Resident Evil: Infinite Darkness ends up feeling like a set of stitched-together video game cutscenes.
Set in 2006 between the events of Capcom’s Resident Evil 4 (2005) and Resident Evil 5 (2009) video games, Infinite Darkness feels anachronistic right from the outset. Fans of the series absorbed these stories more than a decade ago, and this freshly conceived plotline jammed in right between the two — despite having very little to do with either one — makes for an awkward fit.
The plot revolves primarily around a conspiracy and subsequent cover-up, and the assembled powers-that-be behind those dark doings. But calling this a prequel isn’t accurate. Infinite Darkness doesn’t set up any of the Resident Evil stories we’ve seen since the mid-aughts, nor does it enhance our understanding of the same.
That makes this series more of a standalone story, but it also falls short there as well. The series, from TMS Entertainment and Quebico, consists of four episodes that all clock in at less than a half-hour. Trim out the credit roll at the front and back of each episode and you’re left with close to 90 minutes of material — a feature-length movie, basically.
There’s nothing in the make-up of the four episodes that suggests this story needed such an approach. But the episodic delivery does serve to mask some of the narrative shortcomings. There are leaps in both time and logic peppered all throughout Infinite Darkness, and the illusion of time passing between episodes muddies our sense of continuity.

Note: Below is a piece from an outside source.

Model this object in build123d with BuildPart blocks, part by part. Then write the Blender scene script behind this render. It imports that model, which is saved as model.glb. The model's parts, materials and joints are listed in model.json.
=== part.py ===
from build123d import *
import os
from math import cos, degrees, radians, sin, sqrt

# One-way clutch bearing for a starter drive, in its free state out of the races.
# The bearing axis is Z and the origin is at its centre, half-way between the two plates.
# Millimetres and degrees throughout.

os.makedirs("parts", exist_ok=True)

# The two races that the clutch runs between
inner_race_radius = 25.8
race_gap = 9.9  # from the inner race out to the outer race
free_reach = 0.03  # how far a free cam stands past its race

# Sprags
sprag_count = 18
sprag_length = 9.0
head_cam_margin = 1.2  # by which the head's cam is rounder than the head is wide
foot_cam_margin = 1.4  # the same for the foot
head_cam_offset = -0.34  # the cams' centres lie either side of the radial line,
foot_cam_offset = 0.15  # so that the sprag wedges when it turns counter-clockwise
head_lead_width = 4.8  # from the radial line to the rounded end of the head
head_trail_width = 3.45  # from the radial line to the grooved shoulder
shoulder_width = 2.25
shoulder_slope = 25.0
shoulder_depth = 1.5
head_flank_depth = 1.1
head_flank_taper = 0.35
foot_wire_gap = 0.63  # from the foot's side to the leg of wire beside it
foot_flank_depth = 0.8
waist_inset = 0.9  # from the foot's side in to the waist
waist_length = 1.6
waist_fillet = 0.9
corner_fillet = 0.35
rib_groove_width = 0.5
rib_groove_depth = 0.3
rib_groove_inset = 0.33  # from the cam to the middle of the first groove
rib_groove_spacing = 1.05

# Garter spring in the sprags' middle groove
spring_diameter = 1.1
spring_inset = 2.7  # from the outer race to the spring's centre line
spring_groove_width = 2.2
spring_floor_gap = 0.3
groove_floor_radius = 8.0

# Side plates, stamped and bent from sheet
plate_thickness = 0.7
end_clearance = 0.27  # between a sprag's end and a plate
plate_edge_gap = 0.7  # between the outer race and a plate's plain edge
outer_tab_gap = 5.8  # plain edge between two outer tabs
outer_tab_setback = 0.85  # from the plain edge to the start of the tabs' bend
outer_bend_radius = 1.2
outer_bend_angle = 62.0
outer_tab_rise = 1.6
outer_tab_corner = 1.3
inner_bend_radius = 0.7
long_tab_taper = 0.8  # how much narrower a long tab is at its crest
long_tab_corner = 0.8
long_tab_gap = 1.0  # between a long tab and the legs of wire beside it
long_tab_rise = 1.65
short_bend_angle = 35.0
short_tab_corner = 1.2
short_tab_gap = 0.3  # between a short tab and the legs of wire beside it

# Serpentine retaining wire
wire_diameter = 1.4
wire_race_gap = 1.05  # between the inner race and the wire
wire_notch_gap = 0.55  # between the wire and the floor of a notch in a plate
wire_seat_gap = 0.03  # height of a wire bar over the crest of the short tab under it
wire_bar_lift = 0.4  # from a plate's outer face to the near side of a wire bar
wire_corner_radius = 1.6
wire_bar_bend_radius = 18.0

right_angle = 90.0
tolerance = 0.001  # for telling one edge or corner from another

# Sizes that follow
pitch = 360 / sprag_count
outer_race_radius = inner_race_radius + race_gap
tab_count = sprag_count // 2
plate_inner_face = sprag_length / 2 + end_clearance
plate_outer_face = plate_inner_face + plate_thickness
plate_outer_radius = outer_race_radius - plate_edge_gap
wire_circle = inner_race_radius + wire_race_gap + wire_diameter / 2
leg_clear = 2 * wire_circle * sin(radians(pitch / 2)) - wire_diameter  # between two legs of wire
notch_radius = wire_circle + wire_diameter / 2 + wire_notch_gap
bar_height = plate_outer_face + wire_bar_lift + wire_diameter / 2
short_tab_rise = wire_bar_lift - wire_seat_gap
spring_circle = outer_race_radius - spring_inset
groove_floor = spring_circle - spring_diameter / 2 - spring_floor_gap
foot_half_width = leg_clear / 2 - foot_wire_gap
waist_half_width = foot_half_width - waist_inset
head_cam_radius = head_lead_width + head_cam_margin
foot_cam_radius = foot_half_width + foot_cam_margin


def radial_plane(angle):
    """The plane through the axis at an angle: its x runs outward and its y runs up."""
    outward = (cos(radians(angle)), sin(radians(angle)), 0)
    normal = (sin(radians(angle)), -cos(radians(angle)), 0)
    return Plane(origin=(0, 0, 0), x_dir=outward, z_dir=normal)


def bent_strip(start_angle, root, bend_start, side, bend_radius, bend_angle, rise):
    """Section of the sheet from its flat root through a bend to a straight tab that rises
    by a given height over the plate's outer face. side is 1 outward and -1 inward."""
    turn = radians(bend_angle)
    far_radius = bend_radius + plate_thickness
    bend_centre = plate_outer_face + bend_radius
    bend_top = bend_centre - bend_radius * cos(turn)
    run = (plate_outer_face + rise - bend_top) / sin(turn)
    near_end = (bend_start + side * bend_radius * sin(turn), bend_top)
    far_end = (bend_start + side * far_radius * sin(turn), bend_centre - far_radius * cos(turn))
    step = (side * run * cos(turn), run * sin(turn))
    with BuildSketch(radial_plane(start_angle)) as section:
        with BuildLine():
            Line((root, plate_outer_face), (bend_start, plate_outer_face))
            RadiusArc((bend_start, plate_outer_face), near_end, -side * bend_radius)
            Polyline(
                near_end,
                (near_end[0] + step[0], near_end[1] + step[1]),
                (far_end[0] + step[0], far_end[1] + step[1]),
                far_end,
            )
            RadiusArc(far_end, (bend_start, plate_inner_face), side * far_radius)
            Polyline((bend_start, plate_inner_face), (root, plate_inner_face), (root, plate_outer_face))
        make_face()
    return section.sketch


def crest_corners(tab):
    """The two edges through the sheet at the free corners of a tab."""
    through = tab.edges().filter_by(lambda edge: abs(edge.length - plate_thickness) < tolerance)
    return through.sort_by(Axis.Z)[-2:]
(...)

Those flaws are still there, though. The patchwork set of episodes leaves gaping holes in the plotline, raising questions that never get answered. When Claire Redfield, another longtime hero of the series, discovers in the course of an investigation that one person in a military unit may still be alive, that person — who is shown in a snapshot — is never named or otherwise identified.

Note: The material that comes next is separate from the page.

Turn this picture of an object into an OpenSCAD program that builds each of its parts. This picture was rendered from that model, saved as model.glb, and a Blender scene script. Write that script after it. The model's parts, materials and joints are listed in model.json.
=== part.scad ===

He’s a plot point whose purpose becomes clear enough when Claire shows up at his door. But the circumstances of how she managed to find him are left entirely vague. We’re also left to wonder what makes this one individual so special, compared to the rest of his unit.
Credit: netflix
That paucity of detail is a defining feature of Infinite Darkness. Forget about character development or emotional beats. Any moment where someone’s talking is pure exposition. When the talking eventually stops, as it does at least once per episode, we move into an action sequence. That’s how the show is paced, beginning to end.
It feels like a story that needed more time and more space to breathe. Leon and Claire are the ostensible stars, but Claire’s B-plot is primarily filler material until the final episode, when her path converges with Leon’s. And even then, she’s disappointingly relegated to a damsel-in-distress kind of role.
Perhaps another three or four episodes would have given Infinite Darkness the time it needed to flesh out what’s here and deliver a story with feeling. The problem there is, nothing in the four episodes we have already suggests there was even a desire to do that. There isn’t even a token effort to build these characters beyond the plot information they can provide and, in the case of Leon, Claire, and a handful of others, their links back to the larger series.
Resident Evil: Infinite Darkness ends up feeling less like a serial story or even a movie cut into four equal parts, and more like a set of stitched-together video game cutscenes. It just doesn’t work. Cutscenes in video games only paint half (or less) of the picture, and that’s what we’re left with here: a half-baked Resident Evil story that bets big on visceral moments but falls short on substance.
Resident Evil: Infinite Darkness is now streaming on Netflix.